## Stated exercise
State the number of lines that contain the word "model", and add nothing else.

#### Records provided

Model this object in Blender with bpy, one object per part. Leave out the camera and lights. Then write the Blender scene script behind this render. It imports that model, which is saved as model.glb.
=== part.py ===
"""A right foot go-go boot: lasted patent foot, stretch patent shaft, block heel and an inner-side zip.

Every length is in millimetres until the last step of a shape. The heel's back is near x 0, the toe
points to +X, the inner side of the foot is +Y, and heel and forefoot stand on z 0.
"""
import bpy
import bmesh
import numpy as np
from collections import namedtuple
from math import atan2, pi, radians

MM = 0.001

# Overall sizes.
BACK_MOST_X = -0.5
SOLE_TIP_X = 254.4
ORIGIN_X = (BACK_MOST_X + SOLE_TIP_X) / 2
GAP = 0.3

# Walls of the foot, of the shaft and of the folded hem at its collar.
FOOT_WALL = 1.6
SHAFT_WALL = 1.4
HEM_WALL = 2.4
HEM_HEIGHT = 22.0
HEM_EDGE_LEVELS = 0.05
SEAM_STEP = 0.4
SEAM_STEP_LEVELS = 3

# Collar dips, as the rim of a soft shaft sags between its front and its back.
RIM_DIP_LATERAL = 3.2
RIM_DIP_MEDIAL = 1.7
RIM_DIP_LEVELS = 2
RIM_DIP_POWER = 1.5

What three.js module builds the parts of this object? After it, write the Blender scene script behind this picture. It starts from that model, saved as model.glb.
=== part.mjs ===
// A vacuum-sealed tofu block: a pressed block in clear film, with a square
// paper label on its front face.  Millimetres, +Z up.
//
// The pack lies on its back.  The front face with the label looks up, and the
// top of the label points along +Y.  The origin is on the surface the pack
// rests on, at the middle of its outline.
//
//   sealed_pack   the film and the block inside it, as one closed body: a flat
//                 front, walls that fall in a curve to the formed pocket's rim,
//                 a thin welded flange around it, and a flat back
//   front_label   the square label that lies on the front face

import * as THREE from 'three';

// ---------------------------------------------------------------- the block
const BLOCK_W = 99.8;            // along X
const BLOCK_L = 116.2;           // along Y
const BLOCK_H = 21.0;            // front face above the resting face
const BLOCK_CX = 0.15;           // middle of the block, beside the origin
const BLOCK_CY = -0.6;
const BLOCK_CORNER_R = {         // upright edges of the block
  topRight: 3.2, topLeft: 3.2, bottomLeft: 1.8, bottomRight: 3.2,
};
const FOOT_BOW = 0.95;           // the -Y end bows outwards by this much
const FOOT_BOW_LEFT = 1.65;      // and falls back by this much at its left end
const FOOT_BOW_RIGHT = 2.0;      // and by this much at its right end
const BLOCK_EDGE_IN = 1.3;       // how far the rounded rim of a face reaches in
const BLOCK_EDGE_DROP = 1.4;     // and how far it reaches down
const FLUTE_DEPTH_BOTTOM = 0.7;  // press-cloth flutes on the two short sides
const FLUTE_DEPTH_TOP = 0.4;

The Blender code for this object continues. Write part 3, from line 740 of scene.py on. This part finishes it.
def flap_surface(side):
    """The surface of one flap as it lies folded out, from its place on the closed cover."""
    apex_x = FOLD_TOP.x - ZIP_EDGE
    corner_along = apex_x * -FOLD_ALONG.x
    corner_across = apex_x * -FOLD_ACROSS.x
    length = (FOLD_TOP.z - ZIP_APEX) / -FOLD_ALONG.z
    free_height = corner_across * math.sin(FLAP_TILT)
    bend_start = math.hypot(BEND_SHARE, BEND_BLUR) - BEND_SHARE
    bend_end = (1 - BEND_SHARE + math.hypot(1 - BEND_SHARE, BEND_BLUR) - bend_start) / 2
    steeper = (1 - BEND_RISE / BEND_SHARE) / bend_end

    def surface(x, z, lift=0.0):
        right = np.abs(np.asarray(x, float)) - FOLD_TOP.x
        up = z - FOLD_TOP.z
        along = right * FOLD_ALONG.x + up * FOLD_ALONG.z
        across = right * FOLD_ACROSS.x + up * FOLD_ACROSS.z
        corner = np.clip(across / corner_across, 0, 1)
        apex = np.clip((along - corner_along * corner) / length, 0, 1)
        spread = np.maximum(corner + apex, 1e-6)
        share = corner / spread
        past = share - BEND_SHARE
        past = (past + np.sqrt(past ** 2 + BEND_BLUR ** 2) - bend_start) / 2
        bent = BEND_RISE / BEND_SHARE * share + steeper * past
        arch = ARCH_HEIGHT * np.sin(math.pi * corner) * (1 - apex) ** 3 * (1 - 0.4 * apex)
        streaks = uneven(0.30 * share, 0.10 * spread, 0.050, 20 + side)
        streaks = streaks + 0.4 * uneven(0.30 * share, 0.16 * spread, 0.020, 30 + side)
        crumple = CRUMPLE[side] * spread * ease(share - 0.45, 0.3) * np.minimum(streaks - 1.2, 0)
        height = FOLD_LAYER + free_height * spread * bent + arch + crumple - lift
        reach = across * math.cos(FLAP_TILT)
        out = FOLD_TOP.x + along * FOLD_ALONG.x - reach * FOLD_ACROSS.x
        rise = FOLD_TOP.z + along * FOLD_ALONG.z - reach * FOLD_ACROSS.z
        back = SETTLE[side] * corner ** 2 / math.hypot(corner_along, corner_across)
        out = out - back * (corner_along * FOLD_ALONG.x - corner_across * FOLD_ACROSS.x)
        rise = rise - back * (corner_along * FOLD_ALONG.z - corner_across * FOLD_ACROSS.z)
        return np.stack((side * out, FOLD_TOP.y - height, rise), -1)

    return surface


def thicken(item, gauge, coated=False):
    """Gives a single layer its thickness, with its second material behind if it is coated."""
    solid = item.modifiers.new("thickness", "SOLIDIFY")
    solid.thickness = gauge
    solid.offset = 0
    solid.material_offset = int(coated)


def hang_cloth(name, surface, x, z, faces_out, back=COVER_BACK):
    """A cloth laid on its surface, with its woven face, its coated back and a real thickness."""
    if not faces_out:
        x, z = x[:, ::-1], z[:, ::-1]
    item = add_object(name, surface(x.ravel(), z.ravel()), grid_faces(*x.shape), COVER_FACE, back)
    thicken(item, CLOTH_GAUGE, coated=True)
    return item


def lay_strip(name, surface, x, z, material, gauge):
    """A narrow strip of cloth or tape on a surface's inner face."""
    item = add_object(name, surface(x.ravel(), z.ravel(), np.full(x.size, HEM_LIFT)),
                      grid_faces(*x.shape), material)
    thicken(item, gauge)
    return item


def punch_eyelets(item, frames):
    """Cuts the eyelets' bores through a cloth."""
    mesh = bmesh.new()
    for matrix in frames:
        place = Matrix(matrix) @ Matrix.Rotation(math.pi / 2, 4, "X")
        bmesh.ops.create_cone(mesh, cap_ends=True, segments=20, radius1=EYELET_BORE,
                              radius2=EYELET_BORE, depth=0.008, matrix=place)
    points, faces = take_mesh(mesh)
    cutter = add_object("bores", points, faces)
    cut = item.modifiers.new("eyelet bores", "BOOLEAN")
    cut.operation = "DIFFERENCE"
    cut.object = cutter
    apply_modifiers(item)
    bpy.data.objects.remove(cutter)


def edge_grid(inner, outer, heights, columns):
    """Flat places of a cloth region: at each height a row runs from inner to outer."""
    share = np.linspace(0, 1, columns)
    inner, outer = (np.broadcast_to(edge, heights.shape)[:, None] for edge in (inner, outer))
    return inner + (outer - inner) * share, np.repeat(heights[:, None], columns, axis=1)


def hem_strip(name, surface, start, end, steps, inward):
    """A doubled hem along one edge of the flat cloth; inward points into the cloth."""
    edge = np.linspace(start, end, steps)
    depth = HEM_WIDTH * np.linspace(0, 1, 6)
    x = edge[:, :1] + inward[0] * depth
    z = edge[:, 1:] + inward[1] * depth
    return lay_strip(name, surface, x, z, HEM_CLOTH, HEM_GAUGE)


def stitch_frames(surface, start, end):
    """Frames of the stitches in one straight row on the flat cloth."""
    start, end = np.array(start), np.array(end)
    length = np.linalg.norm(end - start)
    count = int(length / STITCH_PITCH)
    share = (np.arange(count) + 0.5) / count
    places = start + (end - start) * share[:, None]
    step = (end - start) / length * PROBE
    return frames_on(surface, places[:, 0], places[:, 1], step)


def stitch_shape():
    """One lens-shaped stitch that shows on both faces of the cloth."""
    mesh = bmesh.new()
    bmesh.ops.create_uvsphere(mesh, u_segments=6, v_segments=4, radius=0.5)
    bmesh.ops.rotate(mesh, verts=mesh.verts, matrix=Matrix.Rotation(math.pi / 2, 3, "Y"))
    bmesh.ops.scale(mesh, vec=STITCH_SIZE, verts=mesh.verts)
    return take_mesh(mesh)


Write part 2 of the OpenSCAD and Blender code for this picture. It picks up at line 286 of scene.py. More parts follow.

########

## Finished answer
2